Ibn’s next trip was a medieval cruise to the coast of Somalia, to the then-prospering and large city of Mogadishu. After brief stopovers at Somalia and the Swahili coast, he sailed back to Arabia, and then to Mecca again for another Hajj. After a year in Mecca (1330 or 1332), Ibn broke his first rule and travelled to Constantinople (a Christian land) with the caravan of a pregnant queen. There he saw the famous church of Hagia Sophia and shared his travel tales with an orthodox priest. From there, he journeyed to Afghanistan, to later enter India.
Ibn in India
Yes, Ibn visited and stayed in India, a Muslim nation in the 14th Century. On arriving in Delhi around 1332-33, Ibn was appointed as a Judge (Qadi) by Muhammad Bin Tughluq in his court to enforce/promote Islamic laws on Indian soil. This Indian stint of around eight years wasn’t very conducive for Ibn, owing to his ceased travels and unpopularity of Islam in India. He accepted to be the ambassador to China’s Yuan Dynasty in order to detach from Tughluq and start his long-awaited exodus from India.
With several detours and difficulties (including assassination attempts and pirates’ attacks), his journey to China took him four years, during which, Ibn stayed at Gujarat, Kozhikode, Assam, Maldives, Sri Lanka, Indonesia, Bangladesh, and Philippines, and finally China.
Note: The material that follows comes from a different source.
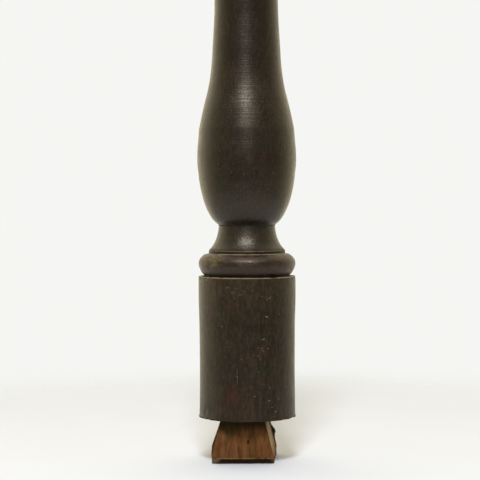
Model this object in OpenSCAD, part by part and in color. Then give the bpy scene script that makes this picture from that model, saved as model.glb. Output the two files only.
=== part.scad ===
// Turned wooden stair baluster with a dovetail tenon at its foot and a round
// pin at its top. Millimetres. +Z runs up the turning's axis, -Y is the front.
// z = 0 is the shoulder, the plane that rests on the stair tread: the dovetail
// hangs below it and the turning stands above it.

/* [Overall] */
// Height from the tread (the shoulder) to the end of the top pin
overall_h = 691; // [640:1:760]

/* [Round base] */
// Diameter of the plain round base
base_d = 44.4; // [42:0.2:48]
// Height of the plain round base
base_h = 65; // [50:1:80]
// How much thinner the base is at its waist, on the radius
base_waist = 0.5; // [0:0.1:1]
// Diameter at the bottom of the dark groove above the base
quirk_d = 39.4; // [36:0.2:41]
// Width of that groove
quirk_w = 0.8; // [0.6:0.1:2]

/* [Bead, fillet and cove] */
// Height of the large bead
bead_h = 9.6; // [7:0.2:12]
// Height of the small flat fillet above the bead
fillet_h = 1.6; // [1:0.1:3]
// Diameter of the fillet
fillet_d = 35.2; // [33:0.2:37]
// Height of the cove
cove_h = 11.4; // [9:0.2:15]
// Diameter at the sharp crease between the cove and the vase
crease_d = 25.8; // [23:0.2:28]

/* [Vase and neck] */
// Diameter of the vase at its belly
belly_d = 46; // [42:0.2:48]
// Height of the belly above the crease
belly_h = 30; // [24:1:36]
// Diameter of the neck at its narrowest
neck_d = 29; // [27:0.2:31]
// Height of the narrowest place above the belly
neck_h = 74; // [64:1:84]

/* [Collar] */
// Height of the neck's upper flare
flare_h = 31; // [26:1:40]
// Diameter of the small ring under the collar
ring_d = 40.8; // [40:0.2:43]
// Height of the small ring
ring_h = 6; // [5:0.5:8]
// Diameter of the collar
collar_d = 44.4; // [43:0.2:48]
// Height of the collar
collar_h = 12; // [9:0.5:15]

/* [Long shaft] */
// Height of the cove between the collar and the shaft
upper_cove_h = 9; // [7:0.5:12]
// Diameter at the shaft's foot
shaft_foot_d = 31; // [29:0.2:33]
// Diameter at the shaft's swelling
shaft_d = 43.6; // [40:0.2:46]
// Diameter at the top of the taper
shaft_top_d = 24; // [22.4:0.2:28]
// Diameter of the thin ring near the top
top_ring_d = 29; // [28.4:0.2:32]

/* [Top pin] */
// Diameter of the round pin that enters the handrail
pin_d = 19; // [16:0.2:21]
// Length of the pin
pin_h = 19; // [14:1:26]

/* [Dovetail tenon] */
// Height of the tenon below the shoulder
tenon_h = 20; // [16:0.5:22]
// Width of the tenon's front at the shoulder
tenon_w = 20; // [18:0.2:22]
// Width of the tenon's front at its foot, before the cheeks are trimmed
tenon_foot_w = 30; // [28:0.2:32]
// Depth of the tenon, front to back
tenon_depth = 30.4; // [27:0.2:32]
// How far the tenon's front stands to the left of the turning's axis
tenon_off = 2.2; // [0:0.1:3]
// Angle at which the left cheek opens towards the back
splay_left = 2.4; // [0:0.2:4]
// Angle at which the right cheek opens towards the back
splay_right = 4.6; // [0:0.2:6]
// Size of the bevel along the tenon's bottom front edge
tenon_bevel = 2.4; // [0.6:0.1:3]
// How much the foot of each cheek is trimmed back to stand upright
cheek_trim = 1; // [0.2:0.1:2]

/* [Tread brad] */
// Width of the cut brad's shank
brad_w = 0.8; // [0.6:0.1:1.6]
// Height of the cut brad's shank
brad_t = 1.6; // [1:0.1:2.4]
// Length of brad left in the tenon
brad_l = 14; // [8:0.5:20]
// Depth of the broken end below the tenon's face
brad_sink = 0.3; // [0.1:0.1:1]
// Height of the brad below the shoulder
brad_down = 9.8; // [6:0.2:12]

/* [Hidden] */
$fn = 96;
base_chamfer = 0.4;
tenon_root = 3;

// heights of the turning's parts, from the shoulder up
z_quirk = base_h;
z_bead = z_quirk + quirk_w;
z_fillet = z_bead + bead_h;
z_cove = z_fillet + fillet_h;
z_crease = z_cove + cove_h;
z_belly = z_crease + belly_h;
z_neck = z_belly + neck_h;
z_ring = z_neck + flare_h;
z_collar = z_ring + ring_h + 1;
z_upper_cove = z_collar + collar_h + 2;
z_shaft = z_upper_cove + upper_cove_h;
z_pin = overall_h - pin_h;
z_top_ring = z_pin - 32;

// A smooth curve through control points [height, radius]: a cubic between each
// pair, with the slope at a point taken from its two neighbours.
function slope(p, i) =
    i == 0 ? (p[1][1] - p[0][1]) / (p[1][0] - p[0][0])
    : i == len(p) - 1 ? (p[i][1] - p[i - 1][1]) / (p[i][0] - p[i - 1][0])
    : (p[i + 1][1] - p[i - 1][1]) / (p[i + 1][0] - p[i - 1][0]);
function cubic(a, b, ma, mb, h, t) =
    (2 * pow(t, 3) - 3 * t * t + 1) * a + (pow(t, 3) - 2 * t * t + t) * h * ma
    + (3 * t * t - 2 * pow(t, 3)) * b + (pow(t, 3) - t * t) * h * mb;
function smooth(p, n) = [
    for (i = [0 : len(p) - 2], k = [0 : n - 1])
        let (h = p[i + 1][0] - p[i][0], t = k / n)
            [p[i][0] + t * h, cubic(p[i][1], p[i + 1][1], slope(p, i), slope(p, i + 1), h, t)],
    p[len(p) - 1]
];

// A curve's control points are shares: a height from 0 to 1 of the curve's own
// height, and a radius from 0, the first diameter, to 1, the second.
function span(shares, z0, h, d0, d1) = [
    for (s = shares) [z0 + s[0] * h, (d0 + s[1] * (d1 - d0)) / 2]
];

// A small bead: an arc from its foot to its top, with the given radii at foot,
// belly and top. belly is the belly's height, as a share of the bead's own.
function bead(z0, h, r0, r1, r2, belly, n) = concat(
    [for (k = [0 : n]) let (a = 90 * (1 - k / n))
        [z0 + belly * h * (1 - sin(a)), r0 + (r1 - r0) * cos(a)]],
    [for (k = [1 : n]) let (a = 90 * k / n)
        [z0 + belly * h + (1 - belly) * h * sin(a), r2 + (r1 - r2) * cos(a)]]
);

// faint waist of the base, from its lower lip to its top
waist = [[0, 0], [0.02, 0.5], [0.15, 0.75], [0.35, 1], [0.55, 0.8], [0.7, 0.5], [0.8, 0.1], [0.88, 0], [1, 0]];

// large bead: its underside is nearly a straight bevel and its top is rounder
bead_under = [[0, 0], [0.12, 0.24], [0.3, 0.47], [0.5, 0.68], [0.7, 0.86], [0.88, 0.97], [1, 1]];
bead_over = [[0, 0], [0.3, 0.05], [0.5, 0.16], [0.67, 0.32], [0.8, 0.48], [0.9, 0.64], [0.97, 0.8], [1, 1]];
function large_bead(z0, h, d0, d1, d2) = concat(
    smooth(span(bead_under, z0, h / 2, d0, d1), 2),
    smooth(span(bead_over, z0 + h / 2 + 0.01, h / 2 - 0.01, d1, d2), 2)
);

// lower bowl of the vase, from the crease up to the belly
bowl = [[0, 0], [0.06, 0.17], [0.17, 0.39], [0.31, 0.585], [0.46, 0.735], [0.62, 0.85], [0.78, 0.935], [0.9, 0.985], [1, 1]];
// long shoulder of the vase, from the belly up to the neck
shoulder = [[0, 0], [0.06, 0.012], [0.13, 0.06], [0.19, 0.125], [0.25, 0.225], [0.32, 0.355], [0.38, 0.48], [0.44, 0.61], [0.5, 0.715], [0.57, 0.8], [0.63, 0.85], [0.7, 0.885], [0.8, 0.94], [0.9, 0.985], [1, 1]];
// flare from the neck up to the ring
flare = [[0, 0], [0.25, 0.02], [0.5, 0.1], [0.7, 0.28], [0.87, 0.58], [1, 1]];
// cove, from the fillet down to the crease
hollow = [[0, 0], [0.09, 0.21], [0.18, 0.38], [0.28, 0.54], [0.4, 0.68], [0.56, 0.82], [0.75, 0.93], [0.9, 0.985], [1, 1]];
// foot of the long shaft, from its narrow start to its swelling
swell = [[0, 0], [0.07, 0.26], [0.18, 0.5], [0.34, 0.72], [0.55, 0.88], [0.78, 0.975], [1, 1]];
// long taper, from the swelling to the top
taper = [[0, 0], [0.1, 0.03], [0.25, 0.14], [0.45, 0.36], [0.65, 0.62], [0.85, 0.88], [1, 1]];

profile = concat(
    // round base
    [[0, 0], [0, base_d / 2 - base_chamfer], [base_chamfer, base_d / 2]],
    smooth(span(waist, base_chamfer + 1, base_h - 2 * base_chamfer - 2, base_d, base_d - 2 * base_waist), 3),
    [[base_h - base_chamfer, base_d / 2], [base_h, base_d / 2 - base_chamfer]],
    // groove, then bead
    [[base_h, quirk_d / 2], [z_bead, quirk_d / 2]],
    large_bead(z_bead + 0.01, bead_h - 0.02, quirk_d + 0.6, base_d, fillet_d + 1.2),
    // fillet and cove
    [[z_fillet, fillet_d / 2]],
    smooth(span(hollow, z_cove, cove_h, fillet_d - 0.6, crease_d), 3),
    // vase and neck
    smooth(span(bowl, z_crease + 0.01, belly_h - 0.01, crease_d, belly_d), 2),
    smooth(span(shoulder, z_belly, neck_h, belly_d, neck_d), 3),
    // flare, small ring and collar
    smooth(span(flare, z_neck, flare_h, neck_d, ring_d - 5), 3),
    bead(z_ring, ring_h, ring_d / 2 - 1.6, ring_d / 2, ring_d / 2 - 1.6, 0.5, 5),
    [[z_ring + ring_h + 0.01, ring_d / 2 - 2.8], [z_collar, ring_d / 2 - 2.8]],
    large_bead(z_collar + 0.01, collar_h, collar_d - 5, collar_d, collar_d - 7),
    [[z_collar + collar_h + 0.02, shaft_foot_d / 2 + 3], [z_upper_cove, shaft_foot_d / 2 + 3]],
    smooth(span(hollow, z_upper_cove + 0.01, upper_cove_h - 0.01, shaft_foot_d + 5.4, shaft_foot_d), 2),
    // long shaft
    smooth(span(swell, z_shaft + 0.01, 44, shaft_foot_d, shaft_d), 3),
    smooth(span(taper, z_shaft + 44.02, z_top_ring - z_shaft - 44.02, shaft_d, shaft_top_d), 4),
    // thin ring, plain top and pin
    bead(z_top_ring + 0.01, 5, shaft_top_d / 2 + 0.7, top_ring_d / 2, shaft_top_d / 2 + 0.7, 0.5, 5),
    [[z_top_ring + 5.02, shaft_top_d / 2 - 0.3], [z_pin, shaft_top_d / 2 - 0.7]],
    [[z_pin, pin_d / 2], [overall_h - 0.8, pin_d / 2], [overall_h, pin_d / 2 - 0.8], [overall_h, 0]]
);

module turning() {
    rotate_extrude($fn = 96) polygon([for (p = profile) [max(p[1], 0), p[0]]]);
}

// everything outside one cheek of the dovetail: side is -1 for the left cheek
// and 1 for the right one, lean is the cheek's angle from upright
module off_cheek(side, at, lean, splay) {
    translate([side * at - tenon_off, -tenon_depth / 2, 0])
        rotate([0, 0, -side * splay]) rotate([0, -side * lean, 0])
            translate([side > 0 ? 0 : -40, -20, -60]) cube([40, 80, 120]);
}

// the dovetail, sawn from the foot of the same round length of wood, so its
// corners end on that round
module dovetail() {
    flare = atan((tenon_foot_w - tenon_w) / 2 / tenon_h);
    intersection() {
        difference() {
            translate([-30, -tenon_depth / 2, -tenon_h]) cube([60, tenon_depth, tenon_h + tenon_root]);
            off_cheek(-1, tenon_w / 2, flare, splay_left);
            off_cheek(1, tenon_w / 2, flare, splay_right);
            off_cheek(-1, tenon_foot_w / 2 - cheek_trim, 0, splay_left);
            off_cheek(1, tenon_foot_w / 2 - cheek_trim, 0, splay_right);
            // bevel along the bottom front edge
            translate([0, -tenon_depth / 2, -tenon_h]) rotate([45, 0, 0])
                cube([80, tenon_bevel * sqrt(2), tenon_bevel * sqrt(2)], center = true);
        }
        translate([0, 0, -tenon_h - 1]) cylinder(h = tenon_h + tenon_root + 2, d = base_d - 0.2, $fn = 96);
    }
}

module brad_space(extra) {
    translate([0.2 - brad_w / 2, -tenon_depth / 2 + brad_sink - extra, -brad_down - brad_t / 2])
        cube([brad_w, brad_l + extra, brad_t]);
}

module turned_baluster() {
    color([0.2, 0.16, 0.12]) difference() {
        union() {
            turning();
            dovetail();
        }
        brad_space(brad_sink + 1);
    }
}

module tread_brad() {
    color([0.12, 0.09, 0.08]) brad_space(0);
}

turned_baluster();
tread_brad();
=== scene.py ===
import math

import bpy
import numpy as np
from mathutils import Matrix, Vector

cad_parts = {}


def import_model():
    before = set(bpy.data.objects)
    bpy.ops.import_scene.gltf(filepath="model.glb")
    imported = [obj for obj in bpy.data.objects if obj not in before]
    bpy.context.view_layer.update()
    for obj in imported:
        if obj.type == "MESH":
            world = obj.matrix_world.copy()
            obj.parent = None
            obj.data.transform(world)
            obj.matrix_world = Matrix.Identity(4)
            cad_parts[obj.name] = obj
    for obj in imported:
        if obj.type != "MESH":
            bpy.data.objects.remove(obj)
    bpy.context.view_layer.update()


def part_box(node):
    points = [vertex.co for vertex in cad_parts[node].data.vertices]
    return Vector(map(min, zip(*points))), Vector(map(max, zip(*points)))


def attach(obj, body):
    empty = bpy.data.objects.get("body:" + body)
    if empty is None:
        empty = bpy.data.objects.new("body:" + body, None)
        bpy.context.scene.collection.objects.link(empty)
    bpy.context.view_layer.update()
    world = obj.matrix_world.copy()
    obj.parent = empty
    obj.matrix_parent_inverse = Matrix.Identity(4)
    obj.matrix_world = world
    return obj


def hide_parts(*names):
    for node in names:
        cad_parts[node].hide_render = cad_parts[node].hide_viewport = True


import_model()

MM = 0.001
low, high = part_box("turned_baluster")
Z_TOP = high.z / MM      # end of the top pin, mm above the shoulder
Z_FOOT = low.z / MM      # foot of the dovetail, mm (below the shoulder)


# ---------------------------------------------------------------- noise
def _hash(ix, iy, iz, seed):
    h = (ix.astype(np.uint32) * np.uint32(374761393)
         + iy.astype(np.uint32) * np.uint32(668265263)
         + iz.astype(np.uint32) * np.uint32(2246822519)
         + np.uint32((seed * 3266489917) & 0xFFFFFFFF))
    h = (h ^ (h >> np.uint32(15))) * np.uint32(2246822519)
    h = (h ^ (h >> np.uint32(13))) * np.uint32(3266489917)
    h = h ^ (h >> np.uint32(16))
    return h.astype(np.float64) / 4294967295.0


def vnoise(p, seed=1):
    """Smooth value noise from 0 to 1 at the points p (n, 3)."""
    i = np.floor(p).astype(np.int64)
    f = p - i
    u = f * f * f * (f * (f * 6 - 15) + 10)
    out = 0.0
    for dx in (0, 1):
        wx = u[:, 0] if dx else 1 - u[:, 0]
        for dy in (0, 1):
            wy = u[:, 1] if dy else 1 - u[:, 1]
            for dz in (0, 1):
                wz = u[:, 2] if dz else 1 - u[:, 2]
                out = out + wx * wy * wz * _hash(i[:, 0] + dx, i[:, 1] + dy, i[:, 2] + dz, seed)
    return out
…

But his inability to reach China in time to take his position made him stay away from Tughluq on his return to India. He once again stayed in Kozhikode from where he left for Mecca and then to Morocco, his home.
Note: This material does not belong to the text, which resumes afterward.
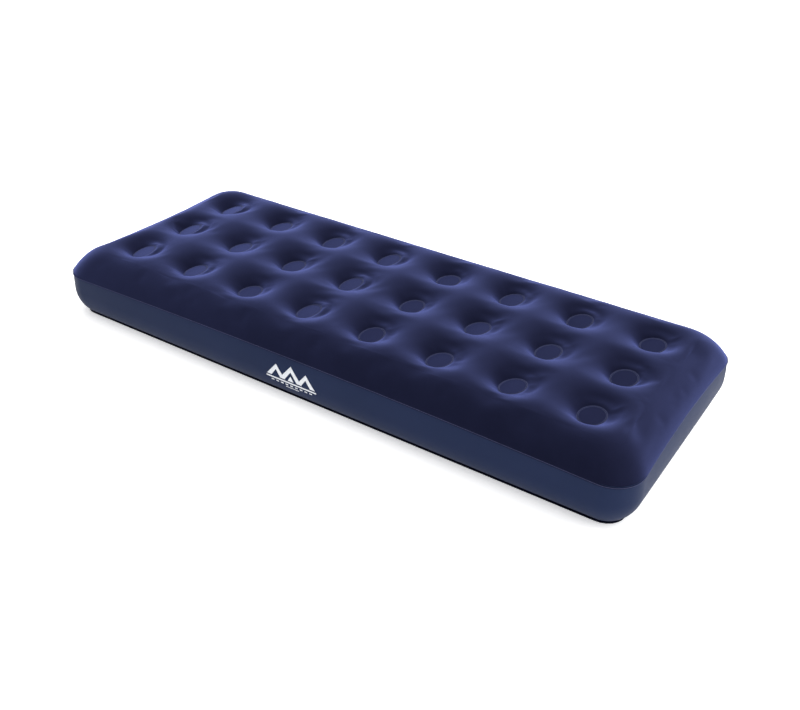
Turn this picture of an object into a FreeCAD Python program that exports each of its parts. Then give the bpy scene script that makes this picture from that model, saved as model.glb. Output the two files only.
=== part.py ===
"""Single air bed: flocked top sheet, side band and base sheet of soft vinyl, tied together by inner tubes.

The frame has +X along the bed's length, +Y across it and +Z up, with the origin on the floor under the
centre. The screw valve sits low in the -X end wall. Its parts are modelled about their own axis, with +Z
pointing out of the wall and +X up it, and are then placed on the wall.
"""

import FreeCAD
import Part
import Sketcher

import math
import os
import re

DIMENSIONS = {
    # the bed
    "bed_length": 1850,
    "bed_width": 760,
    "crest_height": 205,
    "sheet": 1.5,
    "corner_radius": 88,
    "shoulder_radius": 72,
    "skirt_low": 126,
    "band_top": 133,
    "bulge_height": 80,
    "bulge_radius": 97.5,
    "base_inset": 34,
    # the tubes that tie the top to the base, and the dimples over and under them
    "coils_along": 8,
    "coils_across": 3,
    "coil_pitch_along": 212,
    "coil_pitch_across": 200,
    "disc_radius": 40,
    "disc_height": 167,
    "lip_radius": 90,
    "lip_curve": 75,
    "lip_lap": 4,
    "base_disc_height": 22,
    "base_lip_radius": 70,
    "base_lip_curve": 45,
    "coil_radius": 34,
    "coil_wall": 1,
    "vent_radius": 8,
    # the valve's place on the end wall
    "valve_across": 170,
    "valve_height": 58,
    # the valve base: a flange welded on the wall round a socket
    "flange_radius": 34,
    "flange_thick": 1.8,
    "flange_gap": 0.05,
    "socket_outer": 24,
    "socket_inner": 21,
    "socket_depth": 24,
    "neck_height": 4,
    "wall_hole": 24.2,
    # the screw stem: a sleeve in the socket, a head with a milled rim, and the inflation port within it
    "gasket_thick": 1.5,
    "gasket_outer": 23.8,
    "sleeve_outer": 20.8,
    "sleeve_inner": 17,
    "sleeve_depth": 18,
    "head_radius": 27,
    "web_thick": 1.5,
    "rim_inner": 22.5,
    "rim_height": 12.5,
    "grip_notches": 18,
    "notch_radius": 2.2,
    "notch_bite": 0.9,
    "port_radius": 11,
    "port_outer": 13,
    "port_top": 9,
    "port_depth": 5,
    "seat_radius": 12.1,
    "seat_depth": 2.5,
    # the flip cap, whose plug sits in the wider seat at the port's mouth
    "cap_radius": 15,
    "cap_thick": 2.4,
    "cap_gap": 0.2,
    "plug_radius": 11.85,
    "plug_depth": 2.3,
    "plug_wall": 1.2,
    "cap_pin_reach": 18.5,
    "cap_pin_radius": 1.1,
    "cap_pin_half": 7,
    "cap_lug_half": 4.6,
    "cap_lug_radius": 2.2,
    "finger_tab_reach": 18.5,
    "finger_tab_half": 3.5,
    "finger_tab_thick": 1.2,
    # the one-way flap on the inner end of the port
    "flap_radius": 12,
    "flap_thick": 0.9,
    "flap_gap": 0.05,
    "flap_pin_reach": 14.6,
    "flap_pin_radius": 0.8,
    "flap_pin_half": 5.5,
    "flap_lug_half": 3.4,
    "flap_lug_radius": 1.5,
    "flap_ear_foot": 11.6,
    "flap_ear_rise": 4,
    # what both hinges share
    "pin_clearance": 0.05,
    "ear_gap": 0.4,
}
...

Ibn Battuta in Egypt, a 19th-century lithograph by Léon Benett
Ibn returned home after Mecca to find both his parents dead because of Black Death, a plague responsible for 350 to 375 million deaths across the world in the 14th Century. Soon after his arrival, he left on a voyage that took him to Al-Andalus (present day Spain and Portugal), North Africa and Timbaktu (Mali). In 1353, he was commanded by the Sultan of Morocco to return home, where he arrived by 1354 with a caravan of 600 black female slaves.
On returning home, Ibn dictated his narratives to a scholar (a wish of Sultan) who chronicled them in Arabic. Appointed as a judge in Morocco, he died in 1368 or 1369 for reasons unknown. After anonymity for centuries, these manuscripts were discovered and published in various languages. Today, they are collectively known as a grand travelogue called Al Rihla (The Journey). The Rihla gives an account of various distant and heterogeneous civilisations of the 14th century with insights in to their now inconceivable traditions, extravagance and slavery.
If it were not for these travelogues, the world’s greatest traveller and his escapades to over 44 modern countries would have been lost in the pages of history.